Begin Data provided

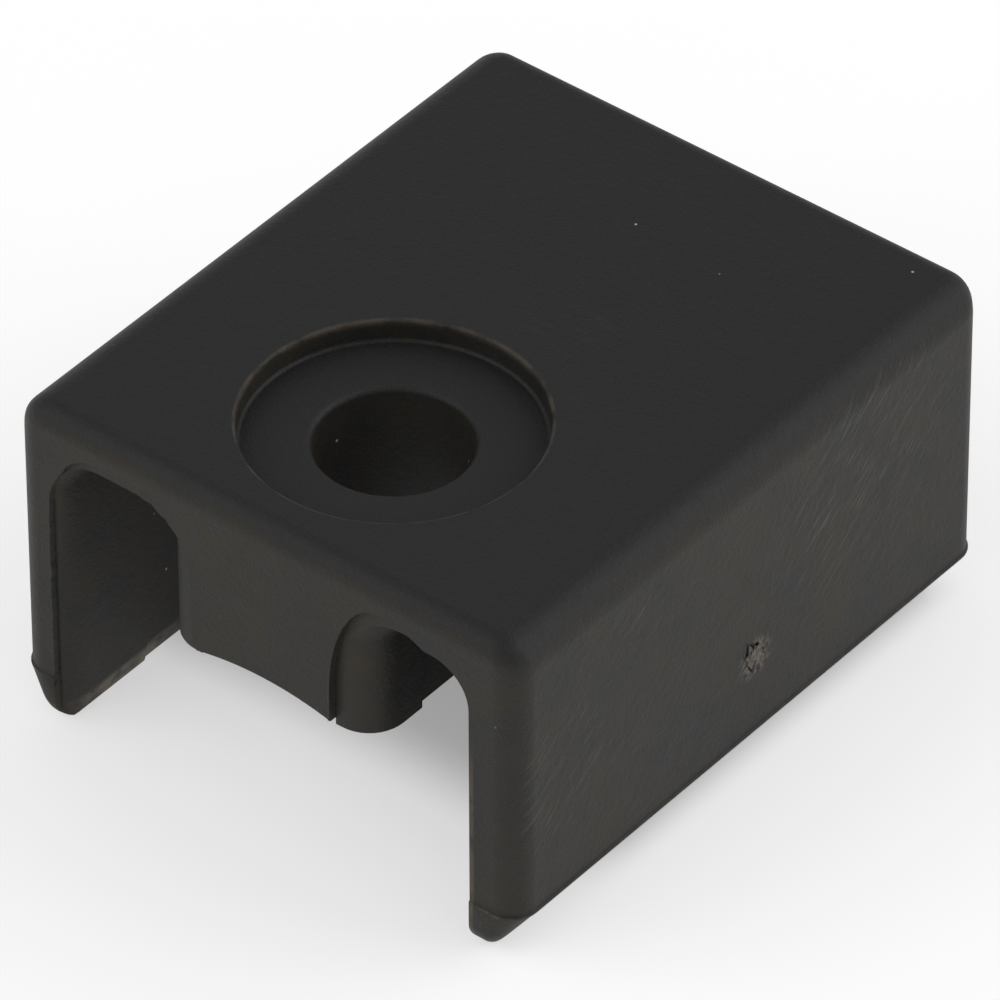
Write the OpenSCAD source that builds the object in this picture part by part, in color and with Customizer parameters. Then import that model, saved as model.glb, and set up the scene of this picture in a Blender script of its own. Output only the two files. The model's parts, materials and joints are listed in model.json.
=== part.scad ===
// Moulded rubber channel cover: a box open underneath, with a bored boss between two front slots.
// All sizes are in millimetres.
// X runs across the cover, Y from the slotted front to the closed rear, and Z up.
// The origin is the middle of the footprint, on the plane of the wall rims.

/* [Cover] */
// Width over the side walls
cover_w = 20.6; // [20:0.1:24]
// Length from the slotted front to the closed rear
cover_l = 24.1; // [20:0.1:32]
// Height from the wall rims to the flat top
cover_h = 12.85; // [12.4:0.05:16]
// Thickness of the side and rear walls
wall_t = 1.95; // [1.8:0.05:2.3]
// Thickness of the top
top_t = 1.7; // [1.3:0.05:2.4]

/* [Edges] */
// Radius of the top edges along the sides
side_edge_r = 1.3; // [0.4:0.05:1.5]
// Radius of the top edges along the front and the rear
end_edge_r = 0.8; // [0.4:0.05:1.2]
// Radius of the four upright outer edges
upright_edge_r = 1; // [0.3:0.05:1.2]
// Width of the slope on the outside of the rims, under the parting line
rim_slope_w = 1.25; // [0.3:0.05:1.3]
// Height of the slope on the outside of the rims
rim_slope_h = 1.75; // [0.5:0.05:2]
// Radius of the lower front edge of the side walls
leg_edge_r = 0.85; // [0.1:0.05:1]
// Width of the bevel along the inner edge of the rims
rim_bevel_w = 0.15; // [0.1:0.05:0.3]
// Height of the bevel along the inner edge of the rims
rim_bevel_h = 0.7; // [0.2:0.05:1.2]

/* [Hollow] */
// Radius between the roof of the hollow and the walls
roof_fillet_r = 1.5; // [0.5:0.1:1.8]
// Radius of the two upright inner corners at the rear
rear_corner_r = 1.5; // [0.5:0.1:3]
// Depth of the relief that widens the hollow behind the slots
relief_depth = 0.1; // [0.05:0.01:0.2]
// Distance from the front to the start of the relief
relief_start = 4.1; // [3:0.05:6]

/* [Boss] */
// Width of the boss at the front
boss_w = 8.8; // [8.4:0.05:9.4]
// Height of the foot of the boss above the rims
boss_foot_h = 5.9; // [2:0.1:8]
// Radius of the two upright front edges of the boss
boss_edge_r = 1.4; // [0.8:0.05:1.6]
// Step inwards along each side of the boss
boss_step = 0.2; // [0.05:0.01:0.4]
// Distance from the front to the step
boss_step_start = 2.6; // [2.5:0.05:4]
// Width of the arched groove under the front of the boss
groove_w = 5.5; // [3:0.1:5.8]
// Height of the crown of the groove above the foot
groove_h = 0.65; // [0.35:0.05:1.2]
// Radius of the crown of the groove
groove_r = 11.5; // [8:0.5:20]

/* [Screw hole] */
// Diameter of the bore
bore_d = 5.2; // [4:0.1:6]
// Distance from the front to the bore's axis
bore_y = 6.65; // [6.4:0.05:8]
// Diameter of the washer recess around the bore
recess_d = 10; // [8:0.1:10.6]
// Depth of the washer recess
recess_depth = 0.85; // [0.3:0.05:1.2]

/* [Front skin] */
// Thickness of the skin that stands proud of the boss and of the wall ends
skin_t = 0.3; // [0.1:0.05:0.4]
// Width of the skin on the end of each side wall
strip_w = 1.5; // [1.1:0.05:1.7]
// Width of the skin on the middle of the boss
panel_w = 5.5; // [4:0.1:5.8]
// Height of the skin above each slot
skin_band_h = 1.2; // [0.9:0.05:1.7]
// Radius of the upper corners of the openings in the skin
skin_corner_r = 2.4; // [0.5:0.1:2.4]

/* [Hidden] */
$fn = 96;
front_y = -cover_l / 2;
rear_y = cover_l / 2;
roof_z = cover_h - top_t;
hollow_w = cover_w - 2 * wall_t;
bore_centre_y = front_y + bore_y;
neck_w = boss_w - 2 * boss_step;
step_y = front_y + boss_step_start;
// The boss ends inside the thickness of the top
boss_h = cover_h - top_t / 2 - boss_foot_h;
// The panel starts inside the boss
panel_depth = 2 * skin_t;
skin_open_w = cover_w / 2 - strip_w - panel_w / 2;
skin_open_x = panel_w / 2 + skin_open_w / 2;
skin_open_h = cover_h - skin_band_h;
// Overrun of a cut past the face that it opens
over = 1;
// Overlap between pieces that are joined
join_lap = 0.1;
// Corners that stay sharp
sharp_r = 0.01;

// Outline w wide and h high, standing on the X axis, with its own radius for each pair of corners
module rounded_outline(w, h, low_r, high_r) {
    translate([-w / 2, low_r])
        square([w, h - low_r - high_r]);
    translate([-w / 2 + low_r, 0])
        square([w - 2 * low_r, h / 2]);
    translate([-w / 2 + high_r, h / 2])
        square([w - 2 * high_r, h / 2]);
    for (side = [-1, 1]) {
        translate([side * (w / 2 - low_r), low_r])
            circle(r = low_r);
        translate([side * (w / 2 - high_r), h - high_r])
            circle(r = high_r);
    }
}

// Extrudes an outline that is drawn in X and Z along Y
module along_y(y_start, y_end) {
    translate([0, y_end, 0])
        rotate([90, 0, 0])
            linear_extrude(y_end - y_start)
                children();
}

// Extrudes an outline that is drawn in Y and Z across the whole width
module across_x(width) {
    rotate([90, 0, 90])
        linear_extrude(width, center = true)
            children();
}

// Section across the width: both rims slope in, and the top edges are rounded
module side_section() {
    wide = cover_w / 2;
    narrow = wide - rim_slope_w;
    intersection() {
        rounded_outline(cover_w, cover_h, leg_edge_r, side_edge_r);
        polygon([
            [-narrow, 0],
            [narrow, 0],
            [wide, rim_slope_h],
            [wide, cover_h],
            [-wide, cover_h],
            [-wide, rim_slope_h]
        ]);
    }
}

// Section along the length: only the rear rim slopes in
module end_section() {
    intersection() {
        rounded_outline(cover_l, cover_h, leg_edge_r, end_edge_r);
        polygon([
            [front_y, 0],
            [rear_y - rim_slope_w, 0],
            [rear_y, rim_slope_h],
            [rear_y, cover_h],
            [front_y, cover_h]
        ]);
    }
}

// Solid block with every outer edge rounded or sloped
module outer_block() {
    intersection() {
        linear_extrude(cover_h)
            translate([0, front_y])
                rounded_outline(cover_w, cover_l, upright_edge_r, upright_edge_r);
        along_y(front_y, rear_y)
            side_section();
        across_x(cover_w)
            end_section();
    }
}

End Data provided

**What is required:**
Exactly as they appear, please write out the lines from the opening of the listing above down to the line containing "the wall rims.", with both end lines included.

**Response to this exercise:**
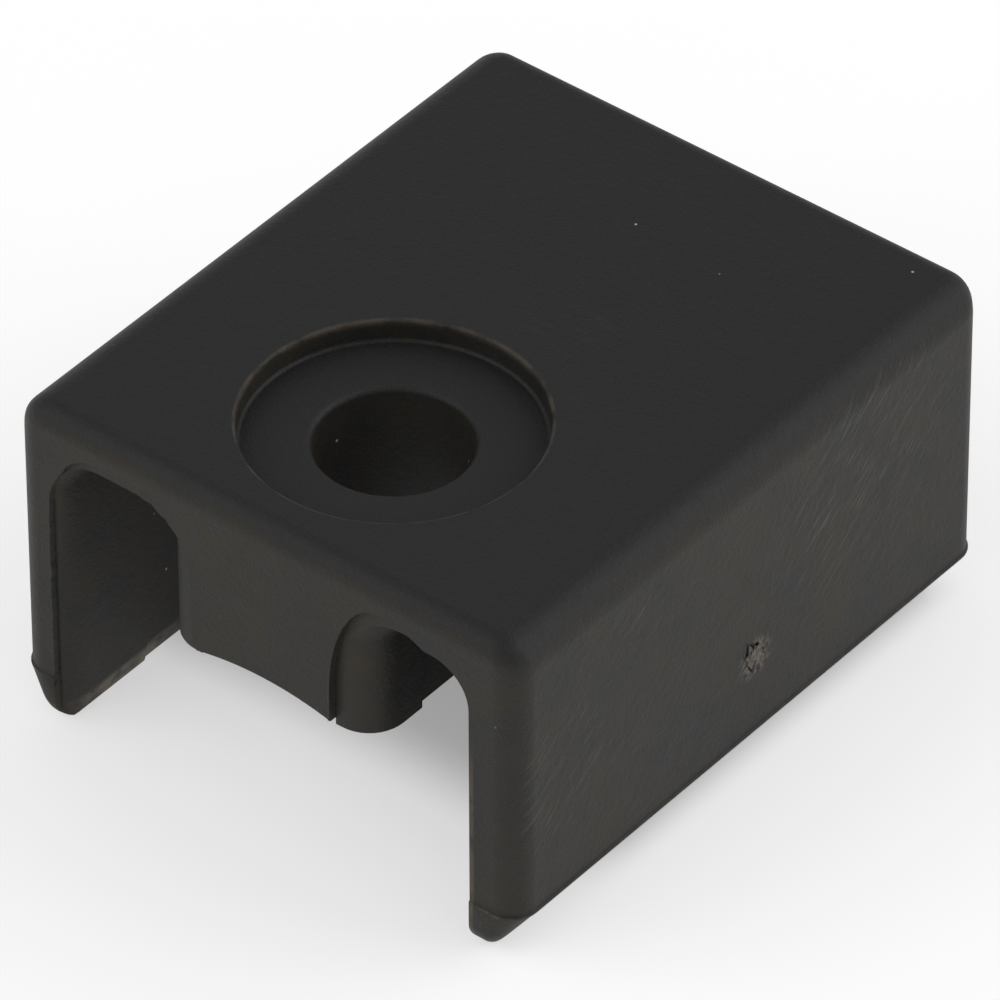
Write the OpenSCAD source that builds the object in this picture part by part, in color and with Customizer parameters. Then import that model, saved as model.glb, and set up the scene of this picture in a Blender script of its own. Output only the two files. The model's parts, materials and joints are listed in model.json.
=== part.scad ===
// Moulded rubber channel cover: a box open underneath, with a bored boss between two front slots.
// All sizes are in millimetres.
// X runs across the cover, Y from the slotted front to the closed rear, and Z up.
// The origin is the middle of the footprint, on the plane of the wall rims.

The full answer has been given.